The American Opioid Crisis: A Comparative Economic Viewpoint by Annabelle Williams W'20

Studies estimate that the US opioid epidemic has cost the nation over  $1 billion since 2001. But why is it that the US is by far the nation that is most affected by opioids?

America’s opioid epidemic is not just a public health crisis but a far–reaching economic drain with implications for businesses across borders. Nonetheless, the crisis is a uniquely American problem, according to studies citing the relative frequency of prescribed opioids as well as overdose deaths.

Supervised, or safe, injection sites are a polemic aspect of the opioid crisis debate with business implications. Canada has adopted supervised injection sites as well as enforced big pharma regulations as a way to tackle this issue. In the US, Philadelphia and San Francisco are two cities leading the charge in the opening of these sites, which employ medical professionals to distribute sanitary needles and provide care to drug addicts when they overdose.

Many argue that this practice is tantamount to endorsement of addiction by the government because supervised injection sites require that medical professionals watch addicts shoot up. However, studies as well as real-world data from Canada have shown the efficacy of these sites. Moreover, they take a huge strain off the national economy as well as the job market languishing in American states affected by the crisis. European countries like Portugal, which at its peak in 1999 saw 1% of the population self-reporting addiction, have implemented safe injection sites, in addition to policy solutions. The combination of safe injection sites and other healthcare policy structures have taken the addiction rates down to four times less than the European average.

One interesting element of the American healthcare system is the degree to which companies hire reps to push particular drugs to doctors. This process inextricably links the opioid crisis to North American “big pharma”: the most egregious offender being Purdue Pharma. Purdue only decided to cut their direct–to–doctors sales force in February of 2018, despite the fact that opioids have been a hot–button issue for more than a year now, both politically and economically. This firm has been fundamentally entwined with the rise in opioid overdose and heroin–fentanyl use in the United States.

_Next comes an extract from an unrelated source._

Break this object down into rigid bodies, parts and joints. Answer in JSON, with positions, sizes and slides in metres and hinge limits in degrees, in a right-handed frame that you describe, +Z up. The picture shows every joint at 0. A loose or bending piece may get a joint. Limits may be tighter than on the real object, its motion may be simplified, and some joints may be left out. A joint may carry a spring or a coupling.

Then there is the question of marketing. There are only two countries in the world where pills can be advertised on television: the US and New Zealand. And the US privatized healthcare system has fewer non–pharmaceutical options for long–term pain management. This perfect storm of circumstances has allowed for American big pharma, in a way not possible in any other country, to commodify addiction.

Furthermore, pharmaceutical companies, such as those that produce Naloxone, an anti–overdose drug, have even commodified addiction treatment in a way that is effectively unprecedented in the American public health canon. Indeed, The Nation reports have even effectively priced out Philadelphia’s local government from buying the amount of Naloxone its needs to make a dent in cities like Kensington. It follows, then, that there are at least two niche markets booming in large part from the commodification of addiction: Naloxone sales, and morgue services.

This is an example of a public health issue with an economic cost unrivaled by anything except the human toll. The pharmaceutical stranglehold on the American health economy needs to end.